■ WHAT IS BEING ASKED ■
Quote, with no changes, the lines that run from the top of the material to the line with "[44, 0, -128.6], [48.4, 0, -136.9], [53.4, 0, -143.6]];", both included.
::: DATA SHOWN :::
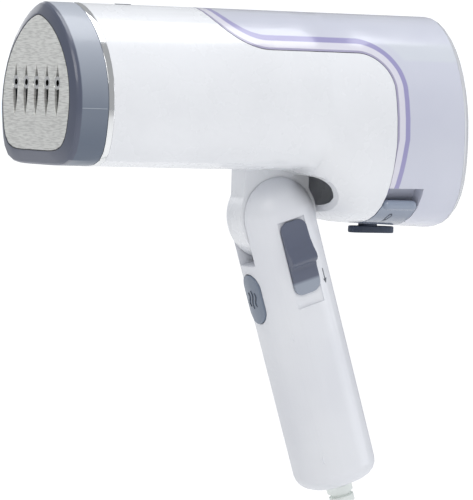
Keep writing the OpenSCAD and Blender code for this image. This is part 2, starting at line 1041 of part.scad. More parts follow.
module cord_clamp() {
  color("ivory")
    on_handle()
      difference() {
        translate([-4.6, -9, -116]) cube([9.2, 18, 8]);
        translate([0, 0, -117]) cylinder(r = cord_d / 2 + 0.05, h = 10, $fn = round_fn);
        for (side = [-1, 1])
          translate([0, side * 6.3, -112]) bar_x(-6, 6, 1.2);
      }
}

// ---- Cord, hanging below the handle ----

cord_exit = [grip_end(handle_long + relief_long)[0], 0, grip_end(handle_long + relief_long)[1]];
coil_x = 22;
coil_z = -175;
coil_thick = 10;
tail_x = coil_x + coil_r + cord_d;
tail_top = -180;
plug_top = -222;

// Place on the handle's axis at a distance below the pivot, as [x, z] in the part's frame
function grip_end(far) = [pivot_x + far * sin(lean), pivot_z - far * cos(lean)];

// Hand-picked route from the strain relief to the coil
lead_route = [cord_exit, [29.5, 0, -91], [32.6, 0, -100], [36, 0, -110], [39.8, 0, -119.5],
  [44, 0, -128.6], [48.4, 0, -136.9], [53.4, 0, -143.6]];

module strain_relief() {
  ribs = 6;
  start = handle_long + 1.2;
  pitch = (relief_long - 4) / ribs;
  color("honeydew")
    on_handle() {
      translate([0, 0, -124.9]) cylinder(r = 7, h = 2, $fn = round_fn);
      translate([0, 0, -123]) cylinder(r = cord_d / 2, h = 17, $fn = round_fn);
      translate([0, 0, -handle_long - 1.2])
        cylinder(r = 4.6, h = handle_long + 1.2 - 124, $fn = round_fn);
      translate([0, 0, -handle_long - relief_long])
        cylinder(r1 = cord_d / 2 + 0.7, r2 = 4.4, h = relief_long - 1, $fn = round_fn);
      for (k = [0:ribs - 1])
        translate([0, 0, -start - (k + 1) * pitch + 1.6])
          cylinder(r = 6 - 0.28 * k, h = pitch - 1.6, $fn = round_fn);
    }
}

module cord_lead() {
  color("gainsboro") swept_tube(smooth_route(lead_route, 2), cord_d, 10);
}

// Outer shape of the tied coil
module cord_coil() {
  color("gainsboro")
    translate([coil_x, 0, coil_z])
      rotate([90, 0, 0])
        rotate_extrude($fn = 96)
          translate([coil_r, 0]) circle(r = coil_thick, $fn = 48);
}

module cord_tail() {
  color("gainsboro")
    swept_tube([[tail_x, 0, tail_top], [tail_x, 0, -192], [tail_x, 0, -204], [tail_x, 0, -213],
      [tail_x, 0, plug_top]], cord_d, 10);
}

// Hook-and-loop band round the top of the coil
module cord_tie() {
  color("dimgray")
    translate([coil_x, 0, coil_z + coil_r])
      ring_x(-7, 7, coil_thick + 2.2, coil_thick + 0.9);
}

// Two-pin plug, hanging with its pins down
module plug_body() {
  color("gainsboro")
    translate([tail_x, 0, plug_top]) {
      translate([0, 0, -16]) cylinder(r1 = 6, r2 = cord_d / 2 + 1, h = 16, $fn = round_fn);
      hull() {
        translate([0, 0, -17])
          for (y = [-5, 5]) translate([0, y, 0]) cylinder(r = 6, h = 1, $fn = 32);
        translate([0, 0, -36])
          for (y = [-11, 11]) translate([0, y, 0]) cylinder(r = 6.5, h = 8, $fn = 32);
      }
    }
}

module plug_pins() {
  color("silver")
    translate([tail_x, 0, plug_top - 36])
      for (y = [-9.5, 9.5])
        translate([0, y, 0]) {
          translate([0, 0, -18]) cylinder(r = 2, h = 18 - hair, $fn = round_fn);
          translate([0, 0, -18]) sphere(r = 2, $fn = round_fn);
        }
}

body_shell_left();
body_shell_right();
front_ring();
nose_cover();
soleplate();
steam_nozzles();
heater_block();
heating_element();
heater_frame();
thermostat();
thermal_fuse();
heater_screws();
steam_pump();
inlet_hose();
outlet_hose();
control_board();
indicator_lens();
tank_spigot();
spigot_seal();
body_screws();
pivot_bush();
tank_shell();
tank_end_cap();
tank_valve_seat();
valve_plunger();
valve_spring();
tank_latch_left();
tank_latch_right();
latch_springs();
filler_plug();
handle_shell_left();
handle_shell_right();
pivot_pin();
ear_bushes();
fold_slider();
lock_pawl();
slider_spring();
steam_button();
button_spring();
micro_switch();
handle_board();
wire_terminal();
handle_wires();
handle_screws();
cord_clamp();
strain_relief();
cord_lead();
cord_coil();
cord_tail();
cord_tie();
plug_body();
plug_pins();
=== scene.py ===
"""Looks of a foldable garment steamer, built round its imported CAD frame.

Everything is in metres in the frame of the part: +Z up, the steam head faces -X, the fold slider is
on the -Y side, and the origin is the middle of the hand grip.
"""

import json
import logging
import math
from dataclasses import dataclass
from enum import Enum
from typing import Callable, Sequence

import bpy
from mathutils import Matrix, Vector

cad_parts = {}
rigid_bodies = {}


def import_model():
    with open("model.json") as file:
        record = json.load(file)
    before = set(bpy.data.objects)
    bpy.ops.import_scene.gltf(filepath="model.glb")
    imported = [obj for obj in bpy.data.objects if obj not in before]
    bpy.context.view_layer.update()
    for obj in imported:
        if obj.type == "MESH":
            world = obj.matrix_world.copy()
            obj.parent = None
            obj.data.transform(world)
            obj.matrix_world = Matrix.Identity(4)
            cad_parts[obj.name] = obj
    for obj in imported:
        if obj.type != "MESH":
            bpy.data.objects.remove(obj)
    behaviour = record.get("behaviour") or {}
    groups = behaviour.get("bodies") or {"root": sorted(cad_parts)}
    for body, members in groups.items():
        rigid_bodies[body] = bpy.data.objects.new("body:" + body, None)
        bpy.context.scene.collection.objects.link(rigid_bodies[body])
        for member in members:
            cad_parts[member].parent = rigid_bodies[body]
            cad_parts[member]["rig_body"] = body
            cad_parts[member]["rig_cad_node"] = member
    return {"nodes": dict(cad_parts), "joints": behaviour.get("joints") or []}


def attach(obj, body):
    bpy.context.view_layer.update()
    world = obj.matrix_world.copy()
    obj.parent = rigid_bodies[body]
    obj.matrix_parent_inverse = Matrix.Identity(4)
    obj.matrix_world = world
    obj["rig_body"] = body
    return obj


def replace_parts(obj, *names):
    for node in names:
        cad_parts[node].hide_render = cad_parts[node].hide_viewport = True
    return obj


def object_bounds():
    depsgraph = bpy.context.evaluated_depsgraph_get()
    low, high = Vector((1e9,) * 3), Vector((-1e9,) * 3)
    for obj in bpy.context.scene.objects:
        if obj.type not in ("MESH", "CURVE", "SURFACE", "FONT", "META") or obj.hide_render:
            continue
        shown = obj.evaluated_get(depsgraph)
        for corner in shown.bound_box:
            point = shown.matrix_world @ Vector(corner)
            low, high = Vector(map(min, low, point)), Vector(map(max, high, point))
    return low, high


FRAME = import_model()
CAD_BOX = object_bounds()
LOG = logging.getLogger("garment_steamer")

MM = 0.001
LEAN = math.radians(18)
Colour = tuple[float, float, float]


def joint_place(name: str) -> Vector:
    """The place of a joint of the part.

    Args:
        name: The joint's name in the record.

    Returns:
        Its place in the part's frame.
    """
    return Vector(next(j["pos_m"] for j in FRAME["joints"] if j["name"] == name))


PIVOT = joint_place("fold")
BARREL_FRAME = Matrix.Translation(PIVOT)
HANDLE_FRAME = BARREL_FRAME @ Matrix.Rotation(-LEAN, 4, "Y")


# ---- Shader graphs ----


class Graph:
    """A node tree with short calls that add nodes and join them."""

    def __init__(self, tree: bpy.types.NodeTree) -> None:
        """Keeps the tree that the nodes go into."""
        self.tree = tree

    def node(self, kind: str, **inputs: object) -> bpy.types.Node:
        """Adds a node and sets or joins its inputs.

        Args:
            kind: The node's type name.
            inputs: Values or sockets by input name, with spaces written as underscores.

        Returns:
            The new node.
        """
        made = self.tree.nodes.new(kind)
        for name, value in inputs.items():
            self.feed(made.inputs[name.replace("_", " ")], value)
        return made

    def feed(self, socket: bpy.types.NodeSocket, value: object) -> None:
        """Joins an output socket to an input, or sets the input's value."""
        if isinstance(value, bpy.types.NodeSocket):
            self.tree.links.new(value, socket)
        else:
            socket.default_value = value

    def math(self, operation: str, *values: object, clamp: bool = False) -> bpy.types.NodeSocket:
        """Adds a Math node.

        Args:
            operation: The node's operation.
            values: Its inputs, in order.
            clamp: Whether the result is kept from 0 to 1.

        Returns:
            The result's socket.
        """
        made = self.tree.nodes.new("ShaderNodeMath")
        made.operation = operation
        made.use_clamp = clamp
        for socket, value in zip(made.inputs, values):
            self.feed(socket, value)
        return made.outputs[0]

    def blend(self, factor: object, first: object, second: object) -> bpy.types.NodeSocket:
        """Mixes two colours by a factor and returns the result's socket."""
        made = self.tree.nodes.new("ShaderNodeMix")
        made.data_type = "RGBA"
        self.feed(made.inputs["Factor"], factor)
        self.feed(made.inputs["A"], first)
        self.feed(made.inputs["B"], second)
        return made.outputs["Result"]

    def ramp(self, value: object, low: float, high: float) -> bpy.types.NodeSocket:
        """Smooth step of a value from 0 at low to 1 at high."""
        made = self.tree.nodes.new("ShaderNodeMapRange")
        made.interpolation_type = "SMOOTHSTEP"
        self.feed(made.inputs["Value"], value)
        made.inputs["From Min"].default_value = low
        made.inputs["From Max"].default_value = high
        return made.outputs["Result"]

    def place(self) -> bpy.types.NodeSocket:
        """The point's own place on the object."""
        return self.node("ShaderNodeTexCoord").outputs["Object"]

    def noise(self, scale: float, detail: float = 3.0, where: object = None) -> bpy.types.NodeSocket:
        """Noise from 0 to 1 at a number of cells to the metre."""
        made = self.node("ShaderNodeTexNoise", Scale=scale, Detail=detail)
        self.feed(made.inputs["Vector"], self.place() if where is None else where)
        return made.outputs["Fac"]

    def bump(self, height: object, depth: float, strength: float = 1.0) -> bpy.types.NodeSocket:
        """Normal of a surface with a height pattern of a depth in metres."""
        made = self.node("ShaderNodeBump", Strength=strength, Distance=depth)
        self.feed(made.inputs["Height"], height)
        return made.outputs["Normal"]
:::
■ TASK ANSWER ■
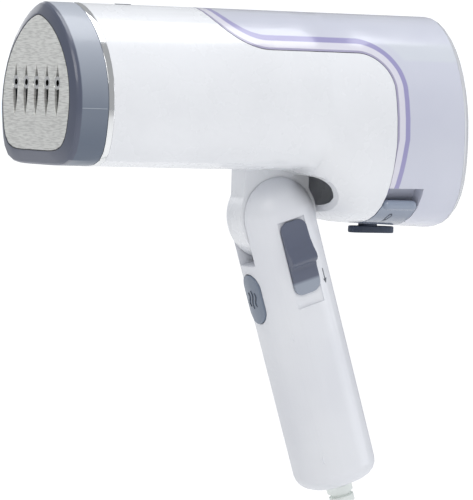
Keep writing the OpenSCAD and Blender code for this image. This is part 2, starting at line 1041 of part.scad. More parts follow.
module cord_clamp() {
  color("ivory")
    on_handle()
      difference() {
        translate([-4.6, -9, -116]) cube([9.2, 18, 8]);
        translate([0, 0, -117]) cylinder(r = cord_d / 2 + 0.05, h = 10, $fn = round_fn);
        for (side = [-1, 1])
          translate([0, side * 6.3, -112]) bar_x(-6, 6, 1.2);
      }
}

// ---- Cord, hanging below the handle ----

cord_exit = [grip_end(handle_long + relief_long)[0], 0, grip_end(handle_long + relief_long)[1]];
coil_x = 22;
coil_z = -175;
coil_thick = 10;
tail_x = coil_x + coil_r + cord_d;
tail_top = -180;
plug_top = -222;

// Place on the handle's axis at a distance below the pivot, as [x, z] in the part's frame
function grip_end(far) = [pivot_x + far * sin(lean), pivot_z - far * cos(lean)];

// Hand-picked route from the strain relief to the coil
lead_route = [cord_exit, [29.5, 0, -91], [32.6, 0, -100], [36, 0, -110], [39.8, 0, -119.5],
  [44, 0, -128.6], [48.4, 0, -136.9], [53.4, 0, -143.6]];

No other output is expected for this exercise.